Frédérique Bernier pose dans son texte « Pas rien » la question de l’objet : que cherche-t-on, quand on cherche en écriture ? Quel est notre aleph ? Sous sa plume vibrante et sensible, l’autrice de Hantises livre une réponse à la fois singulière et universelle, touche ce moment où l’on crève la « surface communicationnelle de la langue » à dire ce qui ne se dit pas entre deux portes rationnelles.

Kateri Lemmens, en dépliant son propre itinéraire de chercheuse-créatrice, met au jour la spécificité d’une démarche qui implique l’être entier : sources, errances, tâtonnements… Elle incarne dans son texte « Miettes, forêts, chemins et squelettes dans le placard : l’essai, la recherche-création et la littérature » cette recherche toujours en train de se faire et plaide pour un essai à même la vie, journal de création, carnet de bord qui rend compte en même temps qu’il explore, un cheminement qui autorise les dérapages, les reprises, les retours sur soi.

Dans son texte « Construire des espaces théâtraux où se sentir voir et entendre. Récit de pratique d’une écriture de plateau voulant s’adresser d’abord aux sensations des spectateur·rice·s », Anne-Marie Ouellet retrace le parcours de sa compagnie L’Eau du bain, qui participe du renouveau du théâtre au Québec. L’écriture de plateau, collaborative, est omniprésente dans la création théâtrale contemporaine, particulièrement du côté du théâtre documentaire, expérimental, qui convoque des non-acteurs et des dispositifs participatifs. L’itinéraire de recherche collective qui est restitué ici, tourné vers la sensation, témoigne de l’ouverture à l’autre et, en premier lieu, au public qui en recevra l’impression directe.

J’ai essayé dans « L’exercice fictionnel au défi du désir » d’interroger le moteur de la démarche créatrice, le désir qui la précède et l’accompagne, ce désir que je tente de capturer lorsqu’il se manifeste, pour le faire durer le temps nécessaire à l’achèvement du texte. La question du désir, sa dynamique paradoxale lorsqu’il s’agit de remplir une attente qui lui préexiste, et la menace de sa déprise, traverse l’ensemble de ce dossier.

Je souhaitais, enfin, ouvrir le champ de notre réflexion à l’extérieur du Québec afin d’accueillir un regard transversal sur notre pratique.
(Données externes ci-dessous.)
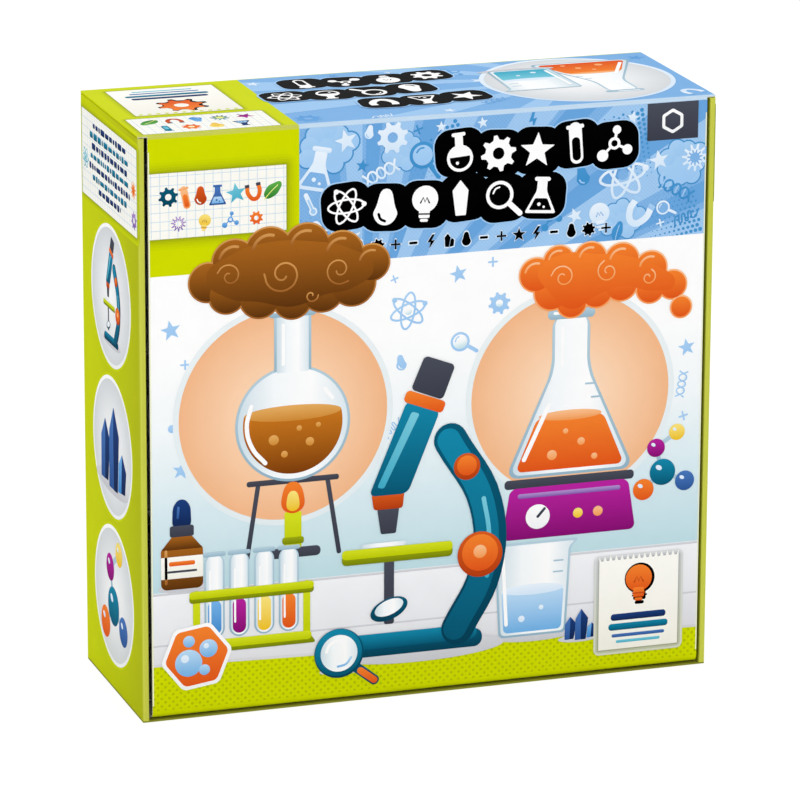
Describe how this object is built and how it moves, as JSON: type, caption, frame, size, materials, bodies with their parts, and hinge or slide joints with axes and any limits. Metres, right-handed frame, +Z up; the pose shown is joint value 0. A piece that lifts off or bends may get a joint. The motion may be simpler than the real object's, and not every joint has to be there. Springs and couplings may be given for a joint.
{
  "type": "chemistry set case",
  "caption": "Printed tuck-lid carton of a child's chemistry set, with a sliding card tray that holds a toy scale, clear beakers, a funnel, a test-tube rack and a dropping pipette.",
  "frame": {"origin": "centre of the footprint, on the surface that the carton stands on", "axes": "+Z up, -Y out of the lid, +X to the right of the lid as seen from the front"},
  "size_m": [0.25, 0.088, 0.25],
  "materials": {
    "printed_board": "litho-printed white-lined micro-flute board, matt varnish",
    "white_card": "uncoated white card",
    "booklet_paper": "coated paper",
    "staple_wire": "bright wire",
    "teal_plastic": "injection-moulded polystyrene",
    "orange_plastic": "injection-moulded polystyrene",
    "lime_plastic": "injection-moulded polystyrene",
    "white_plastic": "moulded acetal",
    "navy_rubber": "soft moulded rubber",
    "dial_card": "printed card",
    "clear_plastic": "clear polystyrene",
    "steel": "zinc-plated steel"
  },
  "bodies": {
    "carton": {"rear_panel": "printed_board", "top_panel": "printed_board", "bottom_panel": "printed_board", "left_side_wall": "printed_board", "right_side_wall": "printed_board", "upper_left_tab": "printed_board", "upper_right_tab": "printed_board", "lower_left_tab": "printed_board", "lower_right_tab": "printed_board", "booklet_cover": "booklet_paper", "booklet_pages": "booklet_paper", "booklet_staples": "staple_wire"},
    "lid": {"lid_panel": "printed_board"},
    "lid_flap": {"tuck_flap": "printed_board"},
    "tray": {"tray_back": "white_card", "tray_left_wall": "white_card", "tray_right_wall": "white_card", "tray_bottom_wall": "white_card", "tray_top_wall": "white_card", "long_shelf": "white_card", "short_shelf": "white_card", "upper_left_divider": "white_card", "upper_right_divider": "white_card", "lower_left_divider": "white_card", "lower_right_divider": "white_card"},
    "scale": {"housing_front": "teal_plastic", "housing_back": "teal_plastic", "housing_screws": "steel", "scale_dial": "dial_card", "scale_spring": "steel"},
    "pan": {"weighing_pan": "orange_plastic", "pan_stem": "orange_plastic"},
    "pointer": {"scale_pointer": "lime_plastic", "pointer_pinion": "white_plastic"},
    "large_beaker": {"large_beaker": "clear_plastic"},
    "middle_beaker": {"middle_beaker": "clear_plastic"},
    "small_beaker": {"small_beaker": "clear_plastic"},
    "funnel": {"funnel": "teal_plastic"},
    "rack": {"tube_rack": "lime_plastic"},
    "first_tube": {"first_tube": "clear_plastic"},
    "second_tube": {"second_tube": "clear_plastic"},
    "navy_stopper": {"navy_stopper": "navy_rubber"},
    "orange_stopper": {"orange_stopper": "orange_plastic"},
    "pipette": {"pipette_tube": "clear_plastic"},
    "bulb": {"pipette_bulb": "navy_rubber"}
  },
  "joints": [
    {"name": "lid_hinge", "type": "hinge", "parent": "carton", "child": "lid", "pos_m": [0, -0.04353, 0.24953], "axis": [-1, 0, 0], "range_deg": [0, 180]},
    {"name": "flap_fold", "type": "hinge", "parent": "lid", "child": "lid_flap", "pos_m": [0, -0.0408, 0.00215], "axis": [1, 0, 0], "range_deg": [0, 90.5]},
    {"name": "tray_slide", "type": "slide", "parent": "carton", "child": "tray", "axis": [0, -1, 0], "range_m": [0, 0.0605]},
    {"name": "scale_lift", "type": "slide", "parent": "tray", "child": "scale", "axis": [0, -1, 0], "range_m": [0, 0.014]},
    {"name": "pan_press", "type": "slide", "parent": "scale", "child": "pan", "axis": [0, 0, -1], "range_m": [0, 0.01], "stiffness_N_per_m": 400, "springref_m": -0.001, "deforming": ["scale_spring"]},
    {"name": "pointer_turn", "type": "hinge", "parent": "scale", "child": "pointer", "pos_m": [0.007, 0.00835, 0.16992], "axis": [0, 1, 0], "range_deg": [0, 180]},
    {"name": "large_beaker_lift", "type": "slide", "parent": "tray", "child": "large_beaker", "axis": [0, -1, 0], "range_m": [0, 0.014]},
    {"name": "middle_beaker_lift", "type": "slide", "parent": "tray", "child": "middle_beaker", "axis": [0, -1, 0], "range_m": [0, 0.014]},
    {"name": "small_beaker_lift", "type": "slide", "parent": "tray", "child": "small_beaker", "axis": [0, -1, 0], "range_m": [0, 0.014]},
    {"name": "funnel_lift", "type": "slide", "parent": "tray", "child": "funnel", "axis": [0, -1, 0], "range_m": [0, 0.014]},
    {"name": "rack_lift", "type": "slide", "parent": "tray", "child": "rack", "axis": [0, -1, 0], "range_m": [0, 0.014]},
    {"name": "first_tube_lift", "type": "slide", "parent": "rack", "child": "first_tube", "axis": [0, 0, 1], "range_m": [0, 0.01]},
    {"name": "second_tube_lift", "type": "slide", "parent": "rack", "child": "second_tube", "axis": [0, 0, 1], "range_m": [0, 0.01]},
    {"name": "navy_stopper_pull", "type": "slide", "parent": "first_tube", "child": "navy_stopper", "axis": [0, 0, 1], "range_m": [0, 0.0125]},
    {"name": "orange_stopper_pull", "type": "slide", "parent": "second_tube", "child": "orange_stopper", "axis": [0, 0, 1], "range_m": [0, 0.0125]},
    {"name": "pipette_lift", "type": "slide", "parent": "tray", "child": "pipette", "axis": [0, -1, 0], "range_m": [0, 0.014]},
    {"name": "bulb_pull", "type": "slide", "parent": "pipette", "child": "bulb", "axis": [0, 0, 1], "range_m": [0, 0.0135]}
  ],
  "couplings": [
    {"joint": "flap_fold", "follows": "lid_hinge", "ratio": 0.5},
    {"joint": "tray_slide", "follows": "lid_hinge", "m_per_rad": 0.019},
    {"joint": "pointer_turn", "follows": "pan_press", "rad_per_m": 312.5}
  ]
}
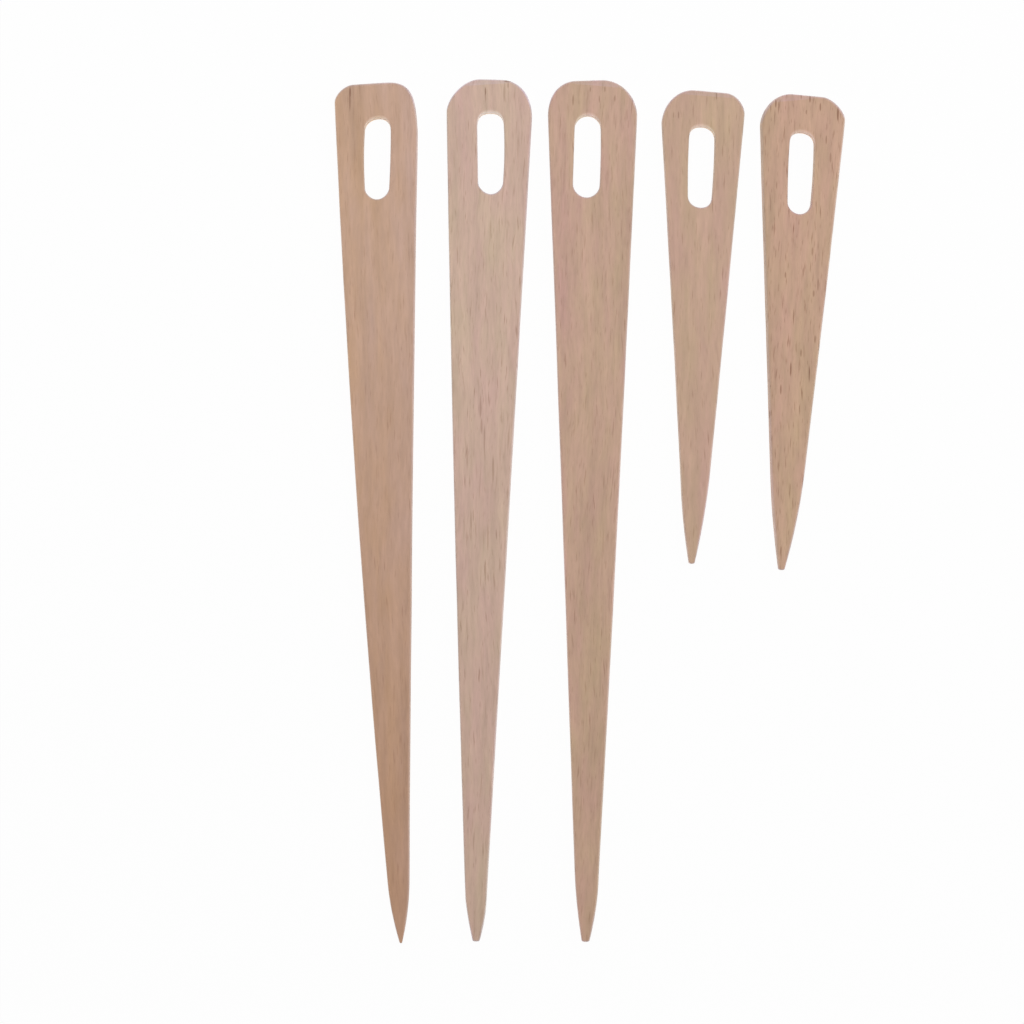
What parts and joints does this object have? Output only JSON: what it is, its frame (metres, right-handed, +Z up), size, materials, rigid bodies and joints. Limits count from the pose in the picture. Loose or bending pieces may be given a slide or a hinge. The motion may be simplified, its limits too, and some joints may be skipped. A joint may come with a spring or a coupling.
{
  "type": "weaving needle set",
  "caption": "Flat tapered beech weaving needles in two lengths, laid side by side, each with a slotted eye for yarn, a rounded head and a sanded point.",
  "frame": {"origin": "middle of the row's bounding box, on the plane that the needles lie on", "axes": "+X across the row towards the short needles, +Y along the needles from the tips to the heads, +Z up"},
  "size_m": [0.154, 0.2606, 0.003],
  "materials": {
    "beech_tan": "matte",
    "beech_pale": "matte",
    "beech_flecked": "matte",
    "beech_rosy": "matte",
    "beech_warm": "matte"
  },
  "bodies": {
    "long_needle_left": {"long_needle_left": "beech_tan"},
    "long_needle_middle": {"long_needle_middle": "beech_pale"},
    "long_needle_right": {"long_needle_right": "beech_flecked"},
    "short_needle_left": {"short_needle_left": "beech_rosy"},
    "short_needle_right": {"short_needle_right": "beech_warm"}
  },
  "joints": [
    {"name": "long_middle_lift", "type": "slide", "parent": "long_needle_left", "child": "long_needle_middle", "axis": [0, 0, 1], "range_m": [0, 0.06]},
    {"name": "long_right_lift", "type": "slide", "parent": "long_needle_left", "child": "long_needle_right", "axis": [0, 0, 1], "range_m": [0, 0.06]},
    {"name": "short_left_lift", "type": "slide", "parent": "long_needle_left", "child": "short_needle_left", "axis": [0, 0, 1], "range_m": [0, 0.06]},
    {"name": "short_right_lift", "type": "slide", "parent": "long_needle_left", "child": "short_needle_right", "axis": [0, 0, 1], "range_m": [0, 0.06]}
  ]
}
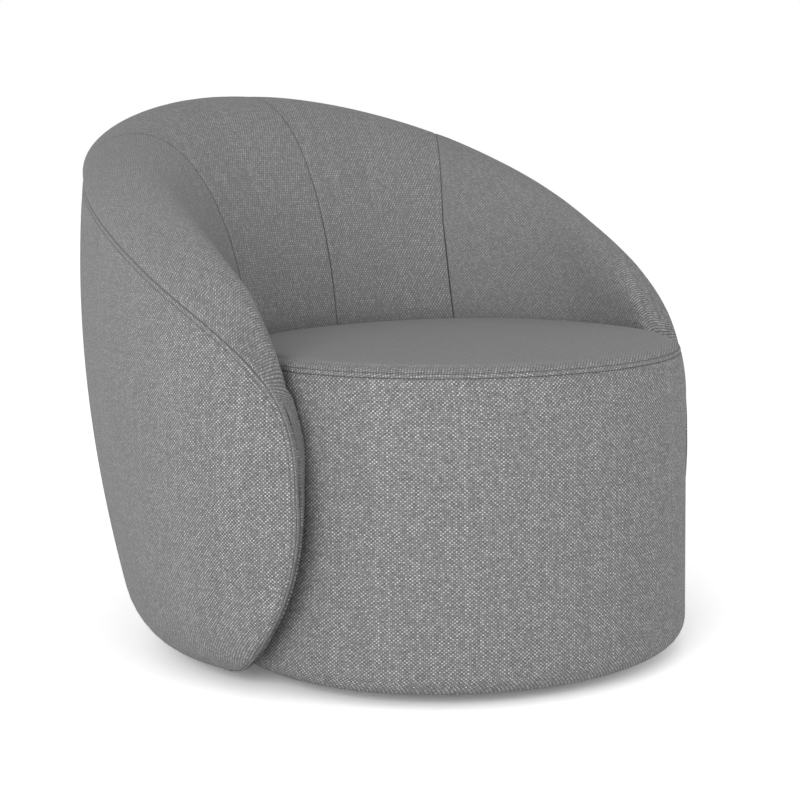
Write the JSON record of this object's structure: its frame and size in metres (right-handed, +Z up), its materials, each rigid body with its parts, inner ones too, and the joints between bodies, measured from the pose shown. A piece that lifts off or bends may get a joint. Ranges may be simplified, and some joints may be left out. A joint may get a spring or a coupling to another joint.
{
  "type": "swivel tub chair",
  "caption": "Round upholstered cuddle chair: a drum seat wrapped by one deep padded shell that sweeps down into two wings, on a hidden swivel plinth.",
  "frame": {"origin": "centre of the floor pad's underside, on the swivel axis, on the floor", "axes": "+Z up along the swivel axis; the sitter faces -Y; +X is on the sitter's left hand side"},
  "size_m": [0.9092, 0.9191, 0.7901],
  "materials": {
    "fabric_grey": "plain mid-grey woven upholstery cloth",
    "foam_cream": "polyurethane foam under wadding",
    "plywood": "sanded, unfinished",
    "hardboard": "smooth face",
    "steel": "zinc plated",
    "webbing": "elastic webbing",
    "felt": "dense felt",
    "lining_black": "non-woven dust cover"
  },
  "bodies": {
    "base": {"floor_pad": "felt", "plinth_disc": "plywood", "swivel_lower_plate": "steel", "lower_plate_bolt_1": "steel", "lower_plate_bolt_2": "steel", "lower_plate_bolt_3": "steel", "lower_plate_bolt_4": "steel", "ball_ring": "steel", "swivel_pin": "steel"},
    "turning_chair": {"chassis_board": "plywood", "swivel_upper_plate": "steel", "upper_plate_bolt_1": "steel", "upper_plate_bolt_2": "steel", "upper_plate_bolt_3": "steel", "upper_plate_bolt_4": "steel", "dust_cover": "lining_black", "seat_rail_rear": "plywood", "seat_rail_right": "plywood", "seat_rail_front": "plywood", "seat_rail_left": "plywood", "seat_post_1": "plywood", "seat_post_2": "plywood", "seat_post_3": "plywood", "seat_post_4": "plywood", "seat_post_5": "plywood", "seat_post_6": "plywood", "seat_strap_long_1": "webbing", "seat_strap_long_2": "webbing", "seat_strap_long_3": "webbing", "seat_strap_long_4": "webbing", "seat_strap_cross_1": "webbing", "seat_strap_cross_2": "webbing", "seat_strap_cross_3": "webbing", "drum_side_cover": "fabric_grey", "drum_side_foam": "foam_cream", "drum_wall": "hardboard", "seat_foam": "foam_cream", "seat_cover": "fabric_grey", "shell_outer_liner": "hardboard", "shell_inner_liner": "hardboard", "shell_top_rail": "plywood", "shell_rib_centre": "plywood", "shell_rib_left_1": "plywood", "shell_rib_right_1": "plywood", "shell_rib_left_2": "plywood", "shell_rib_right_2": "plywood", "shell_rib_left_3": "plywood", "shell_rib_right_3": "plywood", "shell_outside_cover": "fabric_grey", "shell_inside_cover_left_end": "fabric_grey", "shell_inside_cover_left_centre": "fabric_grey", "shell_inside_cover_right_centre": "fabric_grey", "shell_inside_cover_right_end": "fabric_grey", "shell_foam_left": "foam_cream", "shell_foam_back": "foam_cream", "shell_foam_right": "foam_cream"}
  },
  "joints": [
    {"name": "swivel", "type": "hinge", "parent": "base", "child": "turning_chair", "pos_m": [0, 0, 0.033], "axis": [0, 0, 1], "continuous": true}
  ]
}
La rencontre avec François Bon, informelle et libre, sans langue de bois, nous permet de revenir sur l’histoire récente de l’écriture créative en contexte éducatif, à la fois en France et au Québec, du point de vue d’un pionnier des ateliers d’écriture, qui plaide à la fois pour le travail du texte, le terrain, et l’incarnation des textes par des figures d’écrivains qui y ont joué leur vie, loin de la recherche-création institutionnelle, mais toujours dans sa marge active.

Chacune de ces voix ne veut pas représenter davantage qu’elle-même. L’ensemble donne, j’espère, une idée de la pluralité des démarches engagées au nom de cette pratique qui est la nôtre, et dont la labilité permet d’ouvrir une faille dans la certitude des savoirs institutionnels, d’envisager le vertige du dessaisissement non comme un danger, mais comme une ouverture des possibles.